Embark on a Trip Through Scenic Forests & Preserves
Sometimes the best way to cure your cabin fever in winter is by gearing up for a trip through beautiful forests and nature preserves. These sites offer an escape from the stress of everyday life and are perfect for snowshoeing and cross-country skiing too. Get back to nature and check out these four forests and preserves in Washington County.

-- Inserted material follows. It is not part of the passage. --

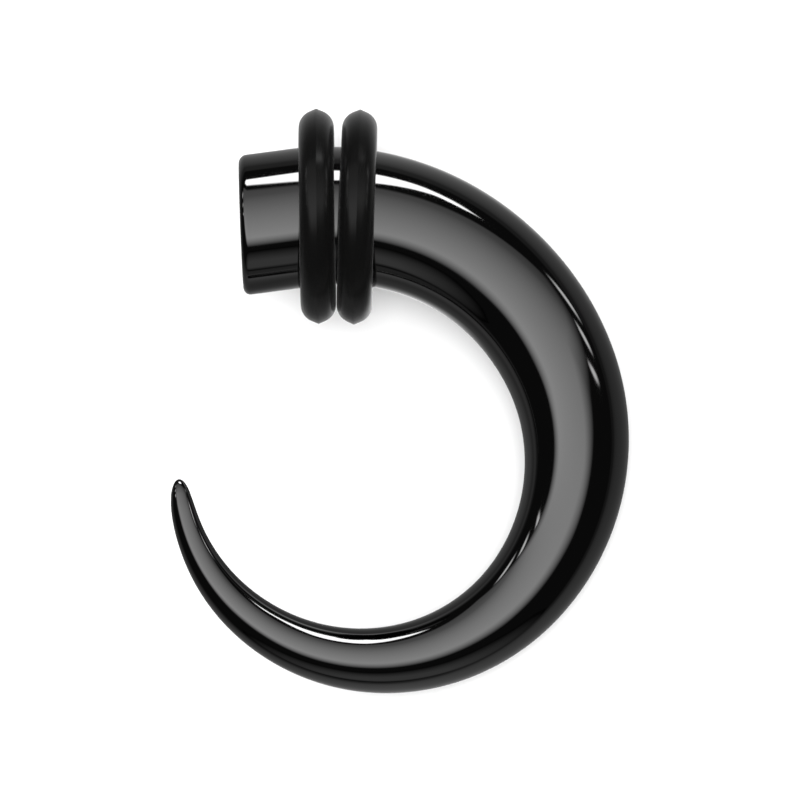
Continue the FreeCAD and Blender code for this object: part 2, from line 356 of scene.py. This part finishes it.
# Studio light. Even white light from all round, and a broad lamp by the camera, so that the
# table stays white and the shadow stays soft and close under the part. The plain Standard view
# keeps that white from turning grey.
WORLD_STRENGTH = 1.5
LAMP_STRENGTH = 1.2
LAMP_SPREAD = 24
LAMP_SET_BACK = 4
bpy.context.scene.view_settings.view_transform = "Standard"
world = bpy.data.worlds.new("studio")
bpy.context.scene.world = world
world.use_nodes = True
background = world.node_tree.nodes["Background"]
background.inputs["Color"].default_value = linear("#ffffff")
background.inputs["Strength"].default_value = WORLD_STRENGTH
lamp_data = bpy.data.lights.new("camera_side_lamp", "SUN")
lamp_data.energy = LAMP_STRENGTH
lamp_data.angle = math.radians(LAMP_SPREAD)
lamp = bpy.data.objects.new("camera_side_lamp", lamp_data)
bpy.context.scene.collection.objects.link(lamp)
lamp.visible_glossy = False
lamp.matrix_world = lean @ Matrix.Rotation(math.radians(-LAMP_SET_BACK), 4, "X")

# Black tent. Black cloth close round the set, which the polished bar mirrors in place of the
# white room. Soft boxes hang inside it. Only reflections see the tent and what is in it.
TENT_RADIUS = 1.2
TENT_GLOW = 0.03


def reflections_only(item):
    """A thing of the studio that shows only in reflections."""
    item.visible_camera = False
    item.visible_diffuse = False
    item.visible_transmission = False
    item.visible_shadow = False


# Cloth that glows as strongly as the attribute of that name says at each point.
glow = bpy.data.materials.new("glowing cloth")
glow.use_nodes = True
glow.node_tree.nodes.clear()
fade = add_node(glow.node_tree, "ShaderNodeAttribute", {"attribute_name": "strength"})
light = add_node(glow.node_tree, "ShaderNodeEmission", Strength=fade.outputs["Fac"])
add_node(glow.node_tree, "ShaderNodeOutputMaterial", Surface=light.outputs[0])

deselect()
bpy.ops.mesh.primitive_uv_sphere_add(radius=TENT_RADIUS, segments=48, ring_count=24)
tent = bpy.context.object
tent.name = "black_tent"
fade = tent.data.attributes.new("strength", "FLOAT", "POINT")
for point in fade.data:
    point.value = TENT_GLOW
tent.data.materials.append(glow)
reflections_only(tent)

# Large soft box. It hangs close over the bar and opens out towards the top of the picture. Its
# cloth is brightest at its lower left, where its lamp stands behind it.
BOX_OUTLINE = (
    # across, up
    (-6, -34),
    (14, -32),
    (30, -22),
    (39, -8),
    (46, 4),
    (57, 16),
    (64, 30),
    (60, 44),
    (34, 52),
    (0, 56),
    (-34, 60),
    (-57, 57),
    (-65, 38),
    (-62, 18),
    (-56, 4),
    (-48, -10),
    (-36, -25),
    (-20, -33),
)
BOX_REACH = 0.1
BOX_EDGE = 0.26
BOX_RAMP = (
    # height on the box in units of its reach, strength
    (-0.7, 2.5),
    (-0.4, 2.4),
    (0.14, 1.75),
    (0.6, 1.15),
    (1.1, 0.6),
    (2.0, 0.4),
)
BOX_FALL_TO_RIGHT = 0.16
BOX_HALF_WIDTH = 2.0


def hang_card(name, outline, strength, reach, edge, flat=False):
    """Hangs a glowing card whose light fades out over a share of its width towards its edge.
    The outline's corners are angles from the line of sight, across and up in the picture. Reach
    is how far off it hangs, with all its corners at that distance unless it is flat."""
    deselect()
    bpy.ops.mesh.primitive_circle_add(vertices=len(outline), fill_type="NGON")
    card = bpy.context.object
    card.name = name
    for corner, (across, up) in zip(card.data.vertices, outline):
        off = math.radians(math.hypot(across, up))
        way = Vector((across, up, 0)).normalized() * math.sin(off)
        way.z = math.cos(off)
        corner.co = way * reach / (way.z if flat else 1)
    middle = sum((corner.co for corner in card.data.vertices), Vector()) / len(outline)
    bpy.ops.object.mode_set(mode="EDIT")
    bpy.ops.mesh.select_all(action="SELECT")
    bpy.ops.mesh.inset(thickness=0.0001 * reach)
    bpy.ops.transform.resize(value=(1 - edge, 1 - edge, 1 - edge), center_override=middle)
    bpy.ops.object.mode_set(mode="OBJECT")
    fade = card.data.attributes.new("strength", "FLOAT", "POINT")
    for i, point in enumerate(fade.data):
        point.value = strength if i >= len(outline) else 0.0
    card.matrix_world = Matrix.Translation(aim) @ lean
    card.data.materials.append(glow)
    reflections_only(card)
    return card


box = hang_card("large_soft_box", BOX_OUTLINE, 1.0, BOX_REACH, BOX_EDGE, flat=True)
# The box's cloth glows by height up it, and less towards the right.
graded_glow = bpy.data.materials.new("graded cloth of the soft box")
graded_glow.use_nodes = True
tree = graded_glow.node_tree
tree.nodes.clear()
coordinates = add_node(tree, "ShaderNodeTexCoord")
split = add_node(tree, "ShaderNodeSeparateXYZ", Vector=coordinates.outputs["Object"])
low, high = BOX_RAMP[0][0], BOX_RAMP[-1][0]
height = add_node(tree, "ShaderNodeMapRange", {"From Min": low * BOX_REACH,
                  "From Max": high * BOX_REACH}, Value=split.outputs["Y"])
ramp = add_node(tree, "ShaderNodeValToRGB", Fac=height.outputs["Result"])
top_strength = BOX_RAMP[0][1]
stops = ramp.color_ramp.elements
while len(stops) < len(BOX_RAMP):
    stops.new(0.5)
for stop, (up, strength) in zip(stops, BOX_RAMP):
    share = strength / top_strength
    stop.position = (up - low) / (high - low)
    stop.color = (share, share, share, 1)
fall = add_node(tree, "ShaderNodeMapRange", {
    "From Min": -BOX_HALF_WIDTH * BOX_REACH, "From Max": BOX_HALF_WIDTH * BOX_REACH,
    "To Min": top_strength * (1 + BOX_HALF_WIDTH * BOX_FALL_TO_RIGHT),
    "To Max": top_strength * (1 - BOX_HALF_WIDTH * BOX_FALL_TO_RIGHT)}, Value=split.outputs["X"])
fade = add_node(tree, "ShaderNodeAttribute", {"attribute_name": "strength"})
graded = add_node(tree, "ShaderNodeMath", {"operation": "MULTIPLY"})
tree.links.new(fade.outputs["Fac"], graded.inputs[0])
tree.links.new(fall.outputs["Result"], graded.inputs[1])
light = add_node(tree, "ShaderNodeEmission", Color=ramp.outputs["Color"],
                 Strength=graded.outputs["Value"])
add_node(tree, "ShaderNodeOutputMaterial", Surface=light.outputs[0])
box.data.materials.clear()
box.data.materials.append(graded_glow)

# Strip light. A bright band low down beyond the top of the picture, which draws the white line
# along the bar's upper side.
STRIP_OUTLINE = (
    # across, up
    (-35, 67),
    (-20, 65.5),
    (-8, 60.5),
    (11, 61.5),
    (23, 65.5),
    (31, 66.5),
    (38, 62),
    (43.5, 61.5),
    (39, 68),
    (28, 76),
    (11, 80.5),
    (-14, 79),
    (-33, 71.5),
)
STRIP_STRENGTH = 12.0
STRIP_REACH = 0.15
STRIP_EDGE = 0.14
hang_card("strip_light", STRIP_OUTLINE, STRIP_STRENGTH, STRIP_REACH, STRIP_EDGE)

# Small windows. Three stand on each side of the set, one below the other, and draw the short
# bright strokes on both sides of the bend.
WINDOWS = (
    # across, up, length, width, tilt
    (69, 43, 20, 7, 43),
    (68, 28, 14, 7, 37),
    (62.6, 15, 15, 5.5, 8),
)
WINDOW_STRENGTH = 4.5
WINDOW_REACH = 0.5
WINDOW_EDGE = 0.6
OVAL_CORNERS = 16


def oval(across, up, length, width, tilt):
    """The outline of an oval card, long way tilted down to the right in the picture."""
    outline = []
    t = math.radians(-tilt)
    for k in range(OVAL_CORNERS):
        a = 2 * math.pi * k / OVAL_CORNERS
        x, y = length / 2 * math.cos(a), width / 2 * math.sin(a)
        outline.append((across + x * math.cos(t) - y * math.sin(t),
                        up + x * math.sin(t) + y * math.cos(t)))
    return outline


# The left side's outlines are read backwards, so that every window faces the same way.
for side in (-1, 1):
    for number, (across, up, length, width, tilt) in enumerate(WINDOWS):
        hang_card("window_%d_%d" % (side, number),
                  oval(side * across, up, length, width, side * tilt)[::side],
                  WINDOW_STRENGTH, WINDOW_REACH, WINDOW_EDGE)

# Grey card. It lies beyond the bottom of the picture, and gives the bar's lower side its faint
# dark grey.
CARD_OVAL = (0, -63, 116, 38, 0)
CARD_STRENGTH = 0.34
CARD_REACH = 0.3
CARD_EDGE = 0.72
hang_card("grey_card", oval(*CARD_OVAL), CARD_STRENGTH, CARD_REACH, CARD_EDGE)

# Painted table reflection. A grey sheet that glows and shows only in reflections stands in for
# the table as the bar mirrors it. Its painted glow is palest close to the part and under its shaft,
# and stands in for the light that comes back from the white table top.
TABLE_REFLECTION_MIDDLE = 0.24
TABLE_REFLECTION_RINGS = (
    # radius in metres, strength above the middle in the picture, below it, at its sides
    (0.008, 1.7, 0.24, 0.14),
    (0.018, 0.52, 0.52, 0.21),
    (0.025, 0.5, 0.5, 0.2),
    (0.036, 0.4, 0.4, 0.16),
    (0.06, 0.17, 0.17, 0.07),
    (1.3, 0.04, 0.04, 0.016),
)
TABLE_REFLECTION_SIDES = 48
TABLE_REFLECTION_CLEARANCE = 0.02
deselect()
bpy.ops.mesh.primitive_circle_add(vertices=TABLE_REFLECTION_SIDES, radius=TABLE_REFLECTION_RINGS[0][0],
                                  fill_type="TRIFAN", location=(0, 0, 0))
cloth = bpy.context.object
cloth.name = "painted_table_reflection"
bpy.ops.object.mode_set(mode="EDIT")
bpy.ops.mesh.select_mode(type="EDGE")
for (near, *_), (far, *_) in zip(TABLE_REFLECTION_RINGS, TABLE_REFLECTION_RINGS[1:]):
    bpy.ops.mesh.select_all(action="DESELECT")
    bpy.ops.mesh.select_non_manifold()
    bpy.ops.mesh.extrude_edges_move()
    bpy.ops.transform.resize(value=(far / near, far / near, 1), center_override=(0, 0, 0))
bpy.ops.object.mode_set(mode="OBJECT")
# Painted reflection: each point's glow is set from its ring and side, brighter above the middle
# than below it and at the sides.
fade = cloth.data.attributes.new("strength", "FLOAT", "POINT")
for point, corner in zip(fade.data, cloth.data.vertices):
    away = corner.co.length
    if away < MM:
        point.value = TABLE_REFLECTION_MIDDLE
        continue
    _, above, below, beside = min(TABLE_REFLECTION_RINGS, key=lambda row: abs(row[0] - away))
    straight = above if corner.co.y > 0 else below
    point.value = straight + (beside - straight) * abs(corner.co.x) / away
cloth.location = (0, 0, TABLE_REFLECTION_CLEARANCE * MM)
cloth.data.materials.append(glow)
reflections_only(cloth)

Goose Egg State Forest and Batten Kill State Forest
These two state forests are next to each other in the Towns of Jackson and White Creek, and both are open year round for recreational activities, such as hiking, mountain biking, snowshoeing, and cross-country skiing. The Folded Rock Trail travels through both forests and ends at a scenic vantage point.
Saddles State Forest
The 2,471-acre Saddles State Forest is a large state-owned property and an ideal setting for hiking, snowshoeing, and cross-country skiing in the wilderness. There is a designated parking area in Whitehall near the Champlain Beef facility. Be sure to plan ahead, as there are no marked trails in Saddles State Forest for these activities.
Pember Nature Preserve
Owned and managed by the Pember Library and Museum, the Pember Nature Preserve features 125 acres of forest, wetland, and fields near Black Creek. The nature preserve is eight miles south of Granville on Route 22, and there are eight trails open to the public year round from dawn to dusk. Snowshoes are recommended during winter, and you can pick up a trail map at the preserve's trailheads and the Pember Library and Museum.
Gull Bay Preserve
Gull Bay Preserve in the Town of Putnam is a woodland hillside property that is owned by the Lake George Land Conservancy. There are multiple marked trails throughout the preserve that visitors can hike along year round. When snow falls in winter, you can try snowshoeing and cross-country skiing on the trail network.
Now that you've learned about some of the best destinations for snowsports near the Lake George area, it's time to go outside and make new memories this winter. Pick a place that appeals to you and enjoy the snow!